B-Dawg is the pup who can play basketball, while Budderball plays football, Rosebud plays soccer, Buddha plays baseball, and Mudbud plays volleyball. All the animals can speak in this film. This was the first time speaking animals have appeared in the Air Bud series.

==Production==
Principal photography took place in Vancouver, British Columbia, Canada in 2005.
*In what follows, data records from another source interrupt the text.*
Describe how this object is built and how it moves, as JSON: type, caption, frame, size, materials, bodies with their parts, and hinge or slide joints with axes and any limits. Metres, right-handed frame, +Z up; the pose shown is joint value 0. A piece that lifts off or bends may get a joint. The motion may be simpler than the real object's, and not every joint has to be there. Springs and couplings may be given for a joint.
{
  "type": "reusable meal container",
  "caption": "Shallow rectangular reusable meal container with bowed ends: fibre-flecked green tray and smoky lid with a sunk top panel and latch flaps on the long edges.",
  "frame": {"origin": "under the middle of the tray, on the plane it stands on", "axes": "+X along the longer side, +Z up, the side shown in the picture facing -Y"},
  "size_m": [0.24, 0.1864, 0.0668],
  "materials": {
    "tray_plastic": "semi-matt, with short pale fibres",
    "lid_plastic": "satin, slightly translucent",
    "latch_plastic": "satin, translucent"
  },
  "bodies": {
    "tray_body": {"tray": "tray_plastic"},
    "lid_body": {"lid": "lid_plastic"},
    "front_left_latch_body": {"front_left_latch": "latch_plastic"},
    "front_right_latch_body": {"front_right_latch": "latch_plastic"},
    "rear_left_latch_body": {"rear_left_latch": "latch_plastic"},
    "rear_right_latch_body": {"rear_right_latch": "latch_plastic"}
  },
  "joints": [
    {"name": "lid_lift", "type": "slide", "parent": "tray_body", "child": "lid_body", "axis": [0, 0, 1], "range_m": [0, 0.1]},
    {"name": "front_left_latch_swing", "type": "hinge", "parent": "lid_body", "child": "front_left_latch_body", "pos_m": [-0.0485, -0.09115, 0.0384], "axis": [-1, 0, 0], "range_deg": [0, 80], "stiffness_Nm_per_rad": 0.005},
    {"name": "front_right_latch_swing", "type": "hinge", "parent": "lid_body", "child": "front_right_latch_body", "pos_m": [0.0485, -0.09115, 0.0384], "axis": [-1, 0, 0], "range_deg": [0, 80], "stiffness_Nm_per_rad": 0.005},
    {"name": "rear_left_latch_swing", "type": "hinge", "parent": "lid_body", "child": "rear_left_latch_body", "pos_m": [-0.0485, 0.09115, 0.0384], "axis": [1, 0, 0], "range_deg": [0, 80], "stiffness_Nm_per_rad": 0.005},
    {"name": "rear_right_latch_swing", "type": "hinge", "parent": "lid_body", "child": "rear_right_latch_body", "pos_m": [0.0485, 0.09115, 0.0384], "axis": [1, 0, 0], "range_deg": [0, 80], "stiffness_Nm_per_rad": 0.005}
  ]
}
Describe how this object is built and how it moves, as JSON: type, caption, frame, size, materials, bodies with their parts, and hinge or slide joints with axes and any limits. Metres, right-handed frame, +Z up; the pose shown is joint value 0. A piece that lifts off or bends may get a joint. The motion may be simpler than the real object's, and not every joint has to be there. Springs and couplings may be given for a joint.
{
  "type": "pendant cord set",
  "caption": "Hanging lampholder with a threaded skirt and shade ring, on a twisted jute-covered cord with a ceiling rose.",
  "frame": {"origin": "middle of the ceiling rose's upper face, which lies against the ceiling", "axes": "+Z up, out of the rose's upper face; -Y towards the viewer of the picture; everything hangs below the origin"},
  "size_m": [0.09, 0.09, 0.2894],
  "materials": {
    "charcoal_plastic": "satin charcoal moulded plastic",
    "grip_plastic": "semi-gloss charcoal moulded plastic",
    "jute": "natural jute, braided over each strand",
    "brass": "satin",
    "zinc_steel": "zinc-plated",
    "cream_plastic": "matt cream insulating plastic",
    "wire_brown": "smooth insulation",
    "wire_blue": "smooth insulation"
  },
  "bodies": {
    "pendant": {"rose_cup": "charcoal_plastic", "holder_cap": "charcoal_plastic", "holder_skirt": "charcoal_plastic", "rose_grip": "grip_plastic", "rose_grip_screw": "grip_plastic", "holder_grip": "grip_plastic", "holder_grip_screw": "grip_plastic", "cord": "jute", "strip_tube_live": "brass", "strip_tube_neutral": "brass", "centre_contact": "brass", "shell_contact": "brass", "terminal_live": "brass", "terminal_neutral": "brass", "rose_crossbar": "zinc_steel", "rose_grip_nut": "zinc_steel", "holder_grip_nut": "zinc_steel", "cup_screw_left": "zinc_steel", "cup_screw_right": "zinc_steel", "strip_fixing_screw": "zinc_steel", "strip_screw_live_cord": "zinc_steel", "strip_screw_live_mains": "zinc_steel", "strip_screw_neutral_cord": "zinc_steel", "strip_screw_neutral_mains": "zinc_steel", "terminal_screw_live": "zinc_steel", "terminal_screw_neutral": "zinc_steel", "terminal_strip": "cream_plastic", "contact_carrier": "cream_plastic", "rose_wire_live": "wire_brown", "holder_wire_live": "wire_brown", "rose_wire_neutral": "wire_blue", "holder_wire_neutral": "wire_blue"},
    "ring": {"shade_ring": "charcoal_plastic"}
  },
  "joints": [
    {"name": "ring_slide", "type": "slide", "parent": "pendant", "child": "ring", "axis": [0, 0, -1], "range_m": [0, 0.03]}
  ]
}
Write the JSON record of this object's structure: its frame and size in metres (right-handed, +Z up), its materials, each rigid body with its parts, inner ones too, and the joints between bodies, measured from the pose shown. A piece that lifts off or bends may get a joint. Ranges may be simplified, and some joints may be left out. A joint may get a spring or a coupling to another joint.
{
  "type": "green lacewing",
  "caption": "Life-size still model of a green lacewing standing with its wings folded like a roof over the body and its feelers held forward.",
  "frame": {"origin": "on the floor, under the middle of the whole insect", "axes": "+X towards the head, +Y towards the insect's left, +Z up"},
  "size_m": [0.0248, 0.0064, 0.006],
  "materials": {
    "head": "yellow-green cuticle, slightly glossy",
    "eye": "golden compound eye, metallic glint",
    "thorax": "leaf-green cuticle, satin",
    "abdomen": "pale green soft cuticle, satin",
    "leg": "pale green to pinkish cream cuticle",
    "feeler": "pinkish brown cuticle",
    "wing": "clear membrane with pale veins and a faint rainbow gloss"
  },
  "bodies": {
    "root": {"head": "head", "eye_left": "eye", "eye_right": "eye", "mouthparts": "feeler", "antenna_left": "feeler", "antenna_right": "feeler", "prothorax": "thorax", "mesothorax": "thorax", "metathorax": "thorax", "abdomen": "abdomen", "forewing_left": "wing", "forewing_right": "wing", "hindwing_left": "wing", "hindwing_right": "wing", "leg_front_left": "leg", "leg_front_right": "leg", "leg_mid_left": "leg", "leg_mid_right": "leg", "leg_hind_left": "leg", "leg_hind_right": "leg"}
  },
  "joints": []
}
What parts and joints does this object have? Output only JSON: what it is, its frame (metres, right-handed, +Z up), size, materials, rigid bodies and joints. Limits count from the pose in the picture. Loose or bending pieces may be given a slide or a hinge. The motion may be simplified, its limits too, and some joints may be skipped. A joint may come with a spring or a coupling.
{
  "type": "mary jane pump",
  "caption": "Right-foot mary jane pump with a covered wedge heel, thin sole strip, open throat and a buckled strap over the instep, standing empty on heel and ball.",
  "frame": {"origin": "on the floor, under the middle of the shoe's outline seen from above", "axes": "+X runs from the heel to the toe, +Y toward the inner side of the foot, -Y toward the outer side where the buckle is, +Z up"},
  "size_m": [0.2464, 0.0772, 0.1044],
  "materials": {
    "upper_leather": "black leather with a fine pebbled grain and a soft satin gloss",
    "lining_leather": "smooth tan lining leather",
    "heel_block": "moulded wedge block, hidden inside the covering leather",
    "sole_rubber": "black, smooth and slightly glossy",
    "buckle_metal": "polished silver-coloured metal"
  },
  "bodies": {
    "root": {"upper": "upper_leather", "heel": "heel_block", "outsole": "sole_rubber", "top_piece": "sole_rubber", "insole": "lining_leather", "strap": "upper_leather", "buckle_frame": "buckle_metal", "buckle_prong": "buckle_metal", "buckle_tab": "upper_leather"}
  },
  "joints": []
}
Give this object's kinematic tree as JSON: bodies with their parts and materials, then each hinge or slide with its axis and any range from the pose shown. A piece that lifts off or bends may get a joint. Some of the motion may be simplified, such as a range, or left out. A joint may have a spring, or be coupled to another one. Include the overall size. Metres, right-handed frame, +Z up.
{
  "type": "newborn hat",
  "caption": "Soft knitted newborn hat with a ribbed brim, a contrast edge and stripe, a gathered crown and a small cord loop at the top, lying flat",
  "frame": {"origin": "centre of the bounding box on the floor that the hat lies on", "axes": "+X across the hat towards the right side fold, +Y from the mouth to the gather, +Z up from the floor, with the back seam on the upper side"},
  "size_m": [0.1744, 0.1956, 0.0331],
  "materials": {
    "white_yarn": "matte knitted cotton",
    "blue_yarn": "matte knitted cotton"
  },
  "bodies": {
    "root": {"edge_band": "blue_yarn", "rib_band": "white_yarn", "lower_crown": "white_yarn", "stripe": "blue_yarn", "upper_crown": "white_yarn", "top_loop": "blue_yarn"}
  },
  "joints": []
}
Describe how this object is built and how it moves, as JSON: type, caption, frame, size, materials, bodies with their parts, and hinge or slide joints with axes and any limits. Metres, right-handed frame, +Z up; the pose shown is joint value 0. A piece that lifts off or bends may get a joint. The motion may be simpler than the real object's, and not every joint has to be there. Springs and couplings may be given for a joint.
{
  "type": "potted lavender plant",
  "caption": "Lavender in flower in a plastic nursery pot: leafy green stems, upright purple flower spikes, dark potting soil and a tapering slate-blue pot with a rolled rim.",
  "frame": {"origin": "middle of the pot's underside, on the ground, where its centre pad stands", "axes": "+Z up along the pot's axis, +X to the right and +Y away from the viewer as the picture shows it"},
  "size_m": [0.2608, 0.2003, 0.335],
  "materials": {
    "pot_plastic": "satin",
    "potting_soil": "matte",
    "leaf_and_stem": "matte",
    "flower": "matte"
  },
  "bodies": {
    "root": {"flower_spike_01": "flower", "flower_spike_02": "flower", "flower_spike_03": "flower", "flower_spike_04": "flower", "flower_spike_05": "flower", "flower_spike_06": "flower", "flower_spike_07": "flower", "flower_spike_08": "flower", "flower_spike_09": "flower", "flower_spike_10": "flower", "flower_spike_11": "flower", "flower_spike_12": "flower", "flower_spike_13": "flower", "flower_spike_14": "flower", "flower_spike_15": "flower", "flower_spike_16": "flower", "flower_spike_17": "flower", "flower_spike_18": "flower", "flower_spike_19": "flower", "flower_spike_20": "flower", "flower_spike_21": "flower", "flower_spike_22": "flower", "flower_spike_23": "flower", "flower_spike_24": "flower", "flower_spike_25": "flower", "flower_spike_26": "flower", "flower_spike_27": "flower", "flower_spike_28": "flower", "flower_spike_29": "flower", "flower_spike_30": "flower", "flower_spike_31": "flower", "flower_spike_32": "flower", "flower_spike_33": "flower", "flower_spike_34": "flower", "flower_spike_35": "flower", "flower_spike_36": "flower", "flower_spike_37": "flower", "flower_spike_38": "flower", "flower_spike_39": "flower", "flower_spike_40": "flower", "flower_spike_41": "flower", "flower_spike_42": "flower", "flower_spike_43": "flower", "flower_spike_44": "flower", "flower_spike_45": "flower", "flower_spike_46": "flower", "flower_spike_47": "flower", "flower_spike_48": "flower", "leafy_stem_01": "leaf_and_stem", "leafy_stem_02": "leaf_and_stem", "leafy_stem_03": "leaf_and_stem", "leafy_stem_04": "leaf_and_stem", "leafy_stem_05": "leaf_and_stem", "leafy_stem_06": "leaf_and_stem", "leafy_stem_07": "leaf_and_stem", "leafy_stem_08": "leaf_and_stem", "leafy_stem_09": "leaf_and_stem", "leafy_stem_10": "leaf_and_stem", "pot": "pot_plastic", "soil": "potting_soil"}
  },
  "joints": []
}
During filming in Canada, Walt Disney Productions set-up supervision of animal treatment on set by American Humane's Certified Animal Safety Representatives. These representatives ensured all animals being worked with on the film received humane treatment internationally.

==Release==
Air Buddies was released directly to DVD on December 12, 2006 by Buena Vista Home Entertainment, the same day as The Fox and the Hound 2.

Mill Creek Entertainment reissued the film on January 14, 2020 on a 2-disc boxset with other films in the series.